– Странное ощущение. Как будто вижу все своими глазами…

– Из первых рук.

– Ты когда-нибудь слышал про эту Хиппиус? Судя по тому, что он пишет, она была знаменита.

– Я плохо знаю немецкое кино. Это скорей по твоей части.

– Я тоже не слышала. – Полина заглянула в папку Сергея. – А где остальное?

– Остального пока нет. Переводят.

– Интересно узнать, ответит она ему взаимностью?

– В смысле?

– Я об Анне Хиппиус.

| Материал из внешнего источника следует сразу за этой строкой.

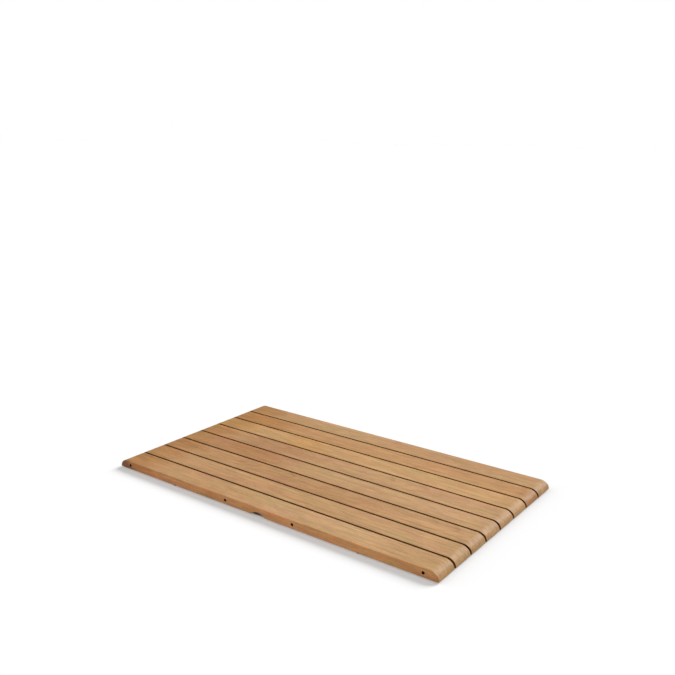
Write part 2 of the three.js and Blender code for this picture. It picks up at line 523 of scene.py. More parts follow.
@dataclass(frozen=True)
class TeakFinish:
    """Oiled teak, in one slat's own tint and grain, with painted shade in its gaps, rod holes and
    finger notch, and painted light on the front slat's outer side.
    """

    name: str
    light: Colour
    dark: Colour
    blush: Colour
    figure: Figure
    seed: float
    drift_deg: float = 0.4
    ring_pitch: float = 0.0042
    stains_and_shade: tuple[StainAndShade, ...] = ()
    # The outer side's tint: a warmer tone, and on the front slat painted light as well.
    face_tone_and_light: Colour = (1.0, 0.96, 0.9)
    face_ruddiness: float = 0.4
    face_fade: Span = (-2.0 * MM, -0.5 * MM)
    end_fade: Span = (-60 * MM, -10 * MM)
    cut_fade: Span = (-15 * MM, -2 * MM)
    # Painted shade on the sides that face a gap.
    gap_shade_share: float = 0.95
    gap_shade_top: Span = (-0.6 * MM, -0.08 * MM)
    gap_shade_side: Span = (-1.0 * MM, -0.3 * MM)
    # Painted shade in the rod holes.
    hole_shade: float = 0.94
    hole_fade: Span = (3.1 * MM, 3.7 * MM)
    patch_fade: Span = (0.35, 1.1)
    sway: float = 0.016
    ring_strength: Span = (0.35, 1.0)
    late_share: float = 0.4
    streak_share: float = 0.4
    fibre_share: float = 0.3
    blush_share: float = 0.65
    glow_colour: float = 0.24
    glow_share: float = 0.35
    mottle: Span = (0.88, 1.1)
    pore_share: float = 0.5
    pore_roughness: float = 0.25
    rough_span: Span = (0.25, 0.75)
    roughness: Span = (0.48, 0.64)
    ior: float = 1.45
    sheen: Span = (0.35, 0.03)
    ring_relief: float = 0.03 * MM
    fibre_relief: float = 0.09 * MM
    pore_relief: float = 0.12 * MM

    def material(self, low: Vector, high: Vector, outer_side: int) -> Material:
        """Builds the wood for a slat.

        Args:
            low: The slat's lowest corner.
            high: Its highest corner.
            outer_side: -1 or 1 if its front or rear side is the mat's own, 0 if neither is.

        Returns:
            The material.
        """
        board = NodeBoard(self.name)
        half = (high - low) / 2
        turn = (0.0, 0.0, math.radians(self.drift_deg))
        own = board.mapped(board.place, shift=tuple(-(low + high) / 2))
        start = tuple(self.seed * part for part in SEED_SPREAD)
        grain = board.mapped(own, turn=turn, shift=start)
        late = self._rings(board, own, grain)
        fibre = board.noise(grain, FIBRE)
        early = board.math("SUBTRACT", 1.0, late, clamp=True)
        pore = board.math("MULTIPLY", board.level(grain, PORES), early)
        colour = self._colour(board, grain, late, fibre)
        colour = self._ends(board, own, half, colour)
        colour = self._stained_and_shaded(board, own, grain, colour)
        open_pore = board.math("MULTIPLY", pore, self.pore_share)
        colour = board.mix(open_pore, colour, PORE_BROWN, "MULTIPLY")
        # Painted shade on the sides that face a gap, just below the top edge.
        gap_shade = self._painted_gap_shade(board, own, half, outer_side)
        # The outer side: a warmer tone, painted light on the front slat, and painted shade in the
        # finger notch.
        if outer_side:
            colour = self._outer_face_and_notch_shade(board, own, half, outer_side, colour)
        colour = board.mix(gap_shade, colour, GAP_SHADE_BROWN)
        # Painted shade, near black, on the walls of the rod holes.
        colour = self._painted_hole_shade(board, own, (low + high) / 2, colour)
        board.shade("Base Color", colour)
        rough = board.ranged(fibre, self.rough_span, self.roughness)
        rough = board.math("ADD", rough, board.math("MULTIPLY", pore, self.pore_roughness))
        board.shade("Roughness", rough)
        board.shade("IOR", self.ior)
        # Less reflection where the gap shade is painted.
        board.shade("Specular IOR Level", board.ranged(gap_shade, RISING, self.sheen))
        normal = board.bump(late, self.ring_relief)
        normal = board.bump(fibre, self.fibre_relief, normal)
        normal = board.bump(board.math("SUBTRACT", 1.0, pore), self.pore_relief, normal)
        board.shade("Normal", normal)
        return board.material

    def _rings(self, board: NodeBoard, own: Socket, grain: Socket) -> Socket:
        """Growth rings around the log's heart: 0 in pale early wood, 1 in the dark late lines."""
        away, below, lean = self.figure.value
        sway = board.vector("SUBTRACT", board.noise(grain, SWAY, "Color"), MID_GREY)
        sway = board.vector("MULTIPLY", sway, (0.0, self.sway, self.sway))
        centred = board.vector("SUBTRACT", own, (0.0, away, below))
        parts = board.split(board.vector("ADD", centred, sway))
        leaning = board.math("ADD", parts["Z"], board.math("MULTIPLY", parts["X"], lean))
        phase = board.math("DIVIDE", board.length(parts["Y"], leaning), self.ring_pitch)
        line = board.ramp(board.math("FRACT", phase), RING_LINE)
        number = board.math("ADD", board.math("FLOOR", phase), self.seed)
        year = board.add("TexWhiteNoise", {"W": number}, noise_dimensions="1D")
        strength = board.ranged(year.outputs["Value"], RISING, self.ring_strength)
        return board.math("MULTIPLY", line, strength)

    def _colour(self, board: NodeBoard, grain: Socket, late: Socket, fibre: Socket) -> Socket:
        """The wood's colour before stains: light to dark by grain, with broad warmer clouds."""
        tone = board.math("MULTIPLY", late, self.late_share)
        streaks = board.level(grain, STREAK, (0.0, self.streak_share))
        fibres = board.ranged(fibre, FIBRE.span, (0.0, self.fibre_share))
        tone = board.math("ADD", board.math("ADD", tone, streaks), fibres, clamp=True)
        wood = board.mix(tone, self.light, self.dark)
        wood = board.mix(board.level(grain, CLOUDS, (0.0, self.blush_share)), wood, self.blush)
        glow = board.mix(self.glow_colour, MID_GREY, board.noise(grain, GLOW, "Color"))
        wood = board.mix(self.glow_share, wood, glow, "OVERLAY")
        return board.mix(1.0, wood, board.level(grain, MOTTLE, self.mottle), "MULTIPLY")

    def _ends(self, board: NodeBoard, own: Socket, half: Vector, colour: Socket) -> Socket:
        """Darkens the slat a little towards its ends, and where the noses cut the grain."""
        along = board.math("ABSOLUTE", board.split(own)["X"])
        for fade, tint in ((self.end_fade, END_TINT), (self.cut_fade, END_GRAIN_TINT)):
            share = board.ranged(along, beside(half.x, fade))
            colour = board.mix(share, colour, tint, "MULTIPLY")
        return colour

    def _painted_gap_shade(self, board: NodeBoard, own: Socket, half: Vector, outer_side: int) -> Socket:
        """Painted shade: the share of dark brown painted on the sides that face a gap, just below the
        top edge.
        """
        parts = board.split(own)
        below = board.ranged(parts["Z"], beside(half.z, self.gap_shade_top), FALLING)
        total: object = 0.0
        for side in (-1, 1):
            if side == outer_side:
                continue
            out = board.math("MULTIPLY", parts["Y"], float(side))
            share = board.ranged(out, beside(half.y, self.gap_shade_side), (0.0, self.gap_shade_share))
            total = board.math("ADD", total, share)
        return board.math("MULTIPLY", total, below)

    def _outer_face_and_notch_shade(
        self, board: NodeBoard, own: Socket, half: Vector, side: int, colour: Socket
    ) -> Socket:
        """Warms the mat's own outer side, with painted light on the front slat, and paints shade inside
        its finger notch.
        """
        parts = board.split(own)
        out = board.math("MULTIPLY", parts["Y"], float(side))
        face = board.ranged(out, beside(half.y, self.face_fade))
        colour = board.mix(face, colour, self.face_tone_and_light, "MULTIPLY")
        patches = board.level(own, RUDDY, (0.0, self.face_ruddiness))
        colour = board.mix(board.math("MULTIPLY", face, patches), colour, RUDDY_TINT, "MULTIPLY")
        # Painted shade inside the finger notch, fading at its rim, its mouth and its back wall.
        axis_height = NOTCH.height - NOTCH.radius - half.z
        away = board.length(parts["X"], board.math("SUBTRACT", parts["Z"], axis_height))
        arch = board.ranged(away, beside(NOTCH.radius, NOTCH.rim_fade), FALLING)
        inside = board.ranged(out, beside(half.y, NOTCH.mouth_fade), (NOTCH.stain_and_shade, 0.0))
        reached = board.ranged(out, beside(half.y - NOTCH.depth, NOTCH.wall_fade))
        share = board.math("MULTIPLY", arch, board.math("MULTIPLY", inside, reached))
        return board.mix(share, colour, NOTCH_SHADE_BROWN)

    def _painted_hole_shade(self, board: NodeBoard, own: Socket, centre: Vector, colour: Socket) -> Socket:
        """Paints shade on the walls of the rod holes, near black, for the dark inside each hole."""
        parts = board.split(own)
        for rod in nodes_named("rod_"):
            axis = centre_of(rod) - centre
            along = board.math("SUBTRACT", parts["X"], axis.x)
            above = board.math("SUBTRACT", parts["Z"], axis.z)
            away = board.length(along, above)
            share = board.ranged(away, self.hole_fade, (self.hole_shade, 0.0))
            colour = board.mix(share, colour, HOLE_SHADE_BROWN)
        return colour

    def _stained_and_shaded(self, board: NodeBoard, own: Socket, grain: Socket, colour: Socket) -> Socket:
        """Lays the slat's stains, and its patches of painted shade, over its colour."""
        ragged = board.vector("SUBTRACT", board.noise(grain, RAGGED, "Color"), MID_GREY)
        for stain_and_shade in self.stains_and_shade:
            inverse = [1.0 / part for part in stain_and_shade.reach]
            shift = [-centre * part for centre, part in zip(stain_and_shade.centre, inverse)]
            place = board.vector("ADD", board.mapped(own, scale=inverse, shift=shift), ragged)
            length = board.add("VectorMath", {0: place}, operation="LENGTH")
            share = board.ranged(length.outputs["Value"], self.patch_fade, (stain_and_shade.strength, 0.0))
            colour = board.mix(share, colour, stain_and_shade.tint, "MULTIPLY")
        return colour


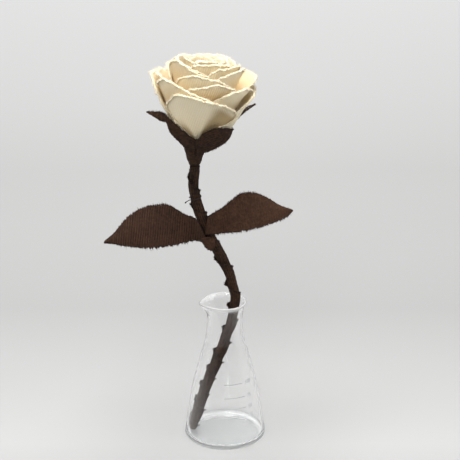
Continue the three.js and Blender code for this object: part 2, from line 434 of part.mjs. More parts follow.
// binding thread round the stem under the flower, one loose end to the left
{
  const pts = [new THREE.Vector3(-30.2, -2.2, 197.6), new THREE.Vector3(-28.6, -2.7, 199.4)];
  const f = stemFrame((() => { let lo = 0, hi = 1; for (let k = 0; k < 40; k++) { const m = (lo + hi) / 2; stemAt(m)[1] < 201.2 ? lo = m : hi = m; } return lo; })());
  for (let i = 0; i <= 18; i++) {
    const a = (212 + i * 18.5) * RAD, rr = 4.75, dz = i * 0.055;
    pts.push(new THREE.Vector3(f.x + rr * Math.cos(a) * f.nx, rr * Math.sin(a), f.z + dz + rr * Math.cos(a) * f.nz));
  }
  const shape = new THREE.Shape();
  for (let k = 0; k < 6; k++) { const a = k / 6 * 2 * Math.PI; k ? shape.lineTo(0.32 * Math.cos(a), 0.32 * Math.sin(a)) : shape.moveTo(0.32, 0); }
  const g = new THREE.ExtrudeGeometry(shape, { steps: 44, bevelEnabled: false, extrudePath: new THREE.CatmullRomCurve3(pts) });
  g.deleteAttribute('uv');
  add('tie_thread', g, MAT_THREAD);
}

export default group;
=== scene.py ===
# Looks for the handmade cloth rose in a conical flask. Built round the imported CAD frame, in metres.
import bpy, math
import numpy as np
from mathutils import Vector, Matrix


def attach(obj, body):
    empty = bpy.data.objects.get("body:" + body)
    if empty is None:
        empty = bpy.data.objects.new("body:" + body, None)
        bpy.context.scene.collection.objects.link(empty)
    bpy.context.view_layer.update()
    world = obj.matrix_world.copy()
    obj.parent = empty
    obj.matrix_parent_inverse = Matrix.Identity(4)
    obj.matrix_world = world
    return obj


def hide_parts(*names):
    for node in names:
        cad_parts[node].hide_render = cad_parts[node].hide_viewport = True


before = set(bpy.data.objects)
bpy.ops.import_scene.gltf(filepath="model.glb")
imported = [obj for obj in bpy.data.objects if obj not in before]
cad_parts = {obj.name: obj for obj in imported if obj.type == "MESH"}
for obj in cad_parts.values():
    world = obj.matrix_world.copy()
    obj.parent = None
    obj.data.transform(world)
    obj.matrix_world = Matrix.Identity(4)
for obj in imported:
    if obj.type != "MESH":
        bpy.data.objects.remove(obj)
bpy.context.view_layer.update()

MM = 0.001
RAD = math.pi / 180
scene = bpy.context.scene

# ------------------------------------------------------------------ numbers shared with the CAD
FLASK_HEIGHT = 115.6
SPOUT_REACH, SPOUT_DROP, SPOUT_HALF_ANGLE = 3.0, 2.1, 24.0
HEAD_BASE = np.array([-22.2, 0.0, 245.5])
TILT_X, TILT_Y = 6.6, 4.0
PETAL_THICK, PETAL_GAP = 0.5, 0.45
WIDE_GAP = {"petal_f2": 1.2}
SEPAL_THICK, SEPAL_GAP = 0.8, 0.8
LEAF_THICK = 0.8
WRAP_BORE_R, WRAP_PITCH = 1.85, 13.2

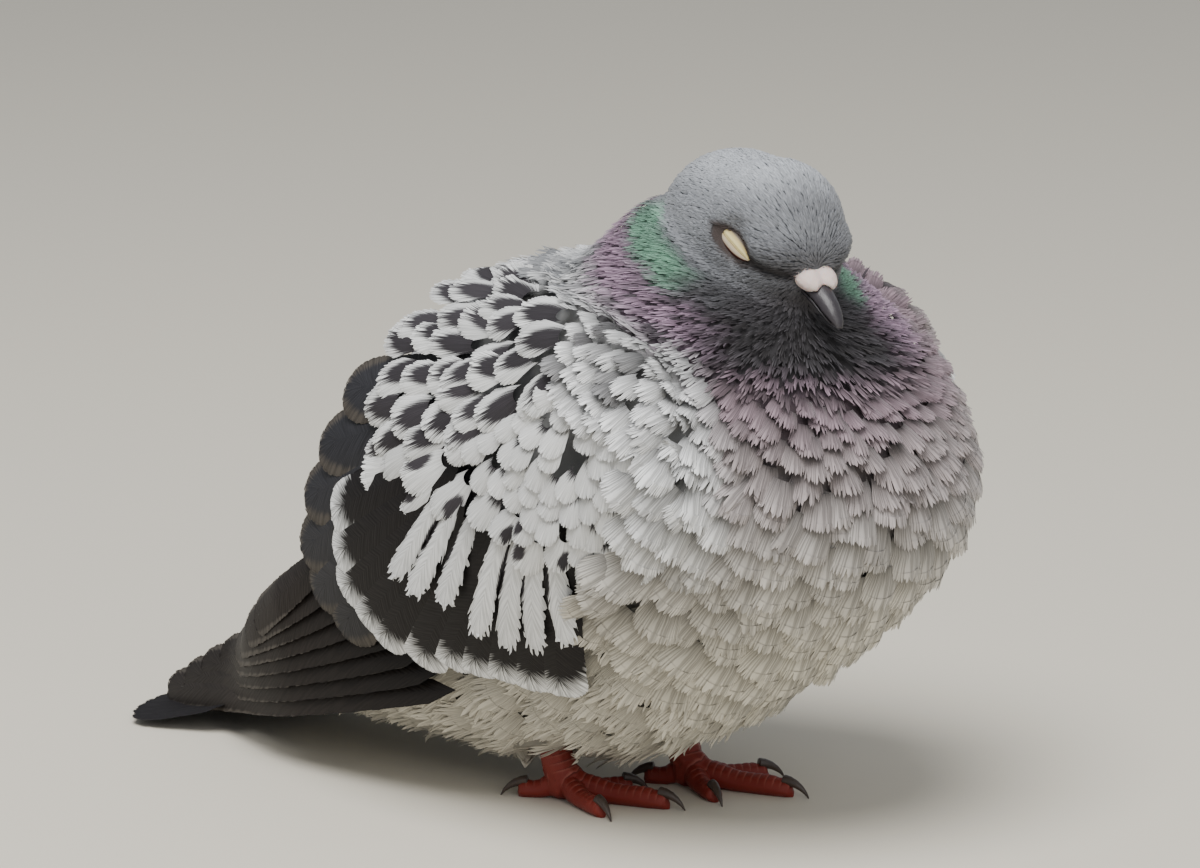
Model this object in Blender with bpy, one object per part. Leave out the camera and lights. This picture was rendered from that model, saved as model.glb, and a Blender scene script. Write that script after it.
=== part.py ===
"""A life-size rock pigeon, Columba livia, at rest: plumage puffed out, neck drawn in, eyes shut.

The bird faces -Y with +Z up, so its left side is at +X. It stands on z = 0 with its tail laid there too.
The plumage is one outline, lofted through rings from the rump to the head, and parted with thin cuts where
a person would name a new part. Each folded wing is a set of plates that lie on that outline.
"""

import math

import bmesh
import bpy
import numpy as np
from mathutils import Matrix, Vector
from mathutils.bvhtree import BVHTree

MM = 0.001
GAP = 0.35 * MM  # the cut between two neighbouring parts
RING_SIDES = 28

# Rings of the plumage, from the rump's end to the top of the neck, in mm. Each one stands on a line in the
# bird's middle plane, from a point on the back to a point on the belly: (back y, back z, belly y, belly z,
# half-width). The rings fan round the nape, because the neck is drawn in over the crop.
PLUMAGE_RINGS = (
    (108, 19, 109, 7.5, 15),
    (96, 36, 97, 8, 24),
    (81, 63, 83, 7.5, 33),
    (66, 93, 66, 7, 40),
    (49, 118, 46, 5.5, 46),
    (31, 129, 22, 5, 50),
    (17, 132, -6, 9, 53),
    (9, 133, -32, 19, 55),
    (5, 135, -62, 40, 57),
    (2, 137, -87, 67, 56.5),
    (-1, 140, -89, 91, 48),
    (-4, 143, -77, 110, 37),
    (-8, 147, -63, 123, 26),
    (-15, 148, -52, 131, 17),
)
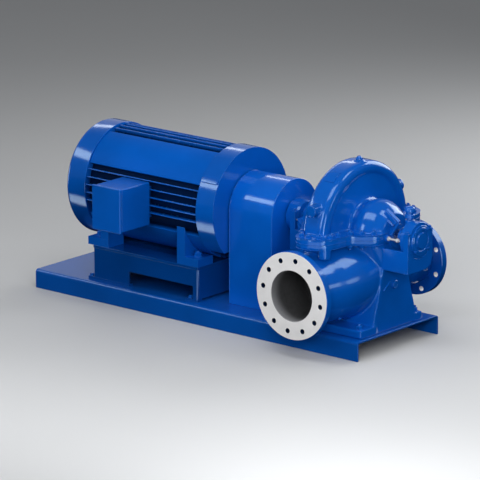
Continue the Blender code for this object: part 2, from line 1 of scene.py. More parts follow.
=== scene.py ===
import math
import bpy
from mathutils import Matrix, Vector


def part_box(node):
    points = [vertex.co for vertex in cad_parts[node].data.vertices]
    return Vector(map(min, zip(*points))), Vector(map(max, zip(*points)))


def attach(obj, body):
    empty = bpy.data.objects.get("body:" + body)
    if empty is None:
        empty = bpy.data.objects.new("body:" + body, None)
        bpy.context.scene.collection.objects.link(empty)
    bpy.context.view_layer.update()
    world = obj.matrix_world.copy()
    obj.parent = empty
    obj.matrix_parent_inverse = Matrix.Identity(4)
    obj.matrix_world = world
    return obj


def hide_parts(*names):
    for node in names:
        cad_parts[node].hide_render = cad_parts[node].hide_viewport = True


bl_info = {
    "name": "Split case pump set",
    "version": (1, 0, 0),
    "blender": (4, 5, 0),
    "location": "View3D > Sidebar > Pump set",
    "description": "Builds the visible pieces of a split case pump set round its packed frame",
    "category": "Object",
}

import bmesh
import bpy
from mathutils import Matrix, Vector

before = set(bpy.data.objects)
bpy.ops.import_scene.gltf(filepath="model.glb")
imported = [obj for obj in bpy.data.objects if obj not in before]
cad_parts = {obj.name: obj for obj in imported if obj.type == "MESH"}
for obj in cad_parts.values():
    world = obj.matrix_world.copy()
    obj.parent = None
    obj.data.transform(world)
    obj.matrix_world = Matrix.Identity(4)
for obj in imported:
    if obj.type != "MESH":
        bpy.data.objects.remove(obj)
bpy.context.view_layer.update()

# The pieces are worked out about the middle of the base on the floor, with +X from the motor to the pump and
# the suction flange at -Y, and are moved to the frame's place when they are finished.
BASE_LO, BASE_HI = (Vector(corner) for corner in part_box("base_plate"))
SHIFT = Vector(((BASE_LO.x + BASE_HI.x) / 2, (BASE_LO.y + BASE_HI.y) / 2, 0.0))


def node_box(name):
    """Lowest and highest corner of a CAD node, about the middle of the base."""
    lo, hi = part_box(name)
    return Vector(lo) - SHIFT, Vector(hi) - SHIFT


FRAME_LO, FRAME_HI = node_box("motor_frame")
SHIELD_LO, SHIELD_HI = node_box("motor_drive_end_shield")
COVER_LO, COVER_HI = node_box("motor_fan_cover")
GUARD_LO, GUARD_HI = node_box("coupling_guard_hood")
SUCTION_LO, SUCTION_HI = node_box("suction_flange")
DISCHARGE_HI = node_box("discharge_flange")[1]
BOX_LO, BOX_HI = node_box("motor_terminal_box")
POST_END = node_box("outboard_bearing_cover")[0].x
RISER_LO, RISER_HI = (corner.x for corner in node_box("riser_top_plate"))
RISER_LIP = 0.12                    # height below which the riser's rails widen into feet

CLEAR = 0.0003                      # gap between pieces that touch
AXIS_Z = 0.497                      # shaft
PUMP_X = (SUCTION_LO.x + SUCTION_HI.x) / 2
NOZZLE_Z = (SUCTION_LO.z + SUCTION_HI.z) / 2
SHARP = math.radians(38)
END_R = 0.258                       # fan cover and drive end shield

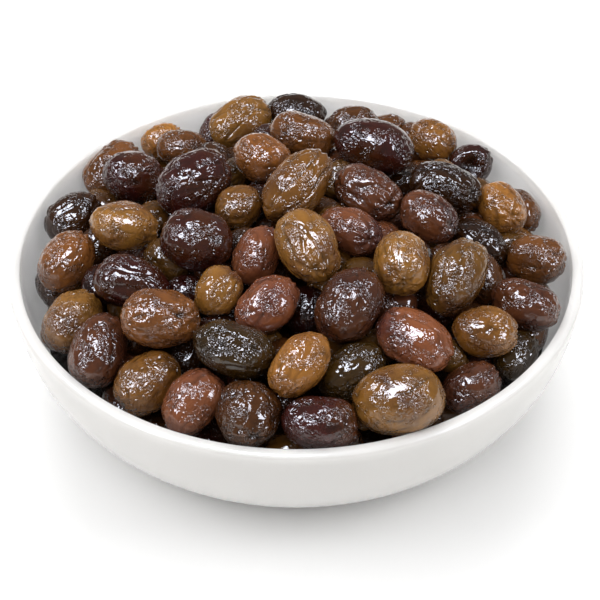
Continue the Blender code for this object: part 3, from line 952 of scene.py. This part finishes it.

Ты только представь: летчик, измотанный войной офицер, накануне краха всего встречает женщину, богиню, в которую был заочно влюблен. Вокруг война, смерть, а она живая и рядом с ним.

Полина вытерла ладошкой глаза. Сергей удивленно посмотрел на нее.

– В чем дело?

– Я вдруг почувствовала, как это грустно…

Не оставляя руль, Сергей одной рукой обнял жену.

– Подъезжаем, какой там адрес?

– Первая Волоколамская улица, дом пять.

– Квартира?

– Частный дом.

Дом, который располагался по указанному адресу, выглядел неказисто. На калитке висела табличка: «Осторожно: злая собака».

Полина улыбнулась:

– С детства помню стихи:

Я с ними делила и радость и горе.
Зачем же такое писать на заборе?
А если для них я действительно злая,
Я больше не буду. Пусть сами и лают.

Сергей улыбнулся и стукнул в калитку. Во дворе тявкнула собачонка. Судя по лаю, она была маленькой и к своим обязанностям относилась формально. Послышались женский голос и медленные шаги.

Калитку открыла женщина лет шестидесяти.

– Вам кого?

Полина достала бумажку и прочитала:

– Михайлову Маргариту Владимировну.

– Это я.

– Здравствуйте. Можно с вами поговорить? – вступил в разговор Сергей.

Заметив, что женщина размышляет, пускать их в дом или нет, Полина сказала:

– Мы – работники галереи, хотели поговорить о рисунках из чемодана.

Аргумент был решающим, Маргарита Владимировна отступила:

– Пожалуйста, проходите.

По дороге к дому она подхватила на руки рыжего шпица, которому до них не было никакого дела.

Изнутри дом был еще меньше, чем казался снаружи. Он состоял из кухни и комнаты, выполнявшей функции гостиной и спальни.

Маргарита Владимировна была женщиной полной и постаревшей до срока. Отеки, следствие какой-то болезни, делали ее лицо похожим на подушку в несвежей наволочке. Толстые ноги при ходьбе мешали одна другой и двигались по сложной траектории, напоминавшей знак бесконечности. Она села в кресло, усадив на колени собаку.

Сергей и Полина расположились на диване.

– Маргарита Владимировна, расскажите, как вы нашли эти рисунки? – попросила Полина.

– Это не я их нашла, а внуки, когда играли на чердаке. Летом их привозят родители и они здесь живут. За ними и раньше не уследить было, а тут – подросли. Прошлым летом влезли на чердак и притащили чемодан. Древний, но очень добротный, из коричневой кожи, с защелками и ремнями. Я и подумать не могла, что эти рисунки кому-то нужны. Соседка подсказала отдать их в галерею.

– В чемодане было еще что-то?

– Какие-то безделушки: старая пудреница, носовые платки, пара шелковых чулок. Сейчас и не вспомню.

– Где это все? – поинтересовался Сергей.

– Дети растащили.

– Неужели ничего не осталось?

– Может, и осталось, да где ж я найду…

– Маргарита Владимировна, пожалуйста, поищите.

– Сейчас? Я же говорю: там была всякая ерунда.

– Да хоть бы и хлам. – Полина на ходу изобретала аргументацию. – Рисунки проходят экспертизу. С помощью найденных предметов мы сможем определить период времени, когда художник их написал.

Маргарита Владимировна согнала собаку с коленей и тяжело поднялась с кресла.

– Да где же мне их найти… Дети затаскали. – Она стала выдвигать ящики серванта. – Хлама всякого много, а чего ищешь, никогда не найти. – Она склонилась, заглядывая в глубину ящика. – Где-то я его видела. Ага, вот он.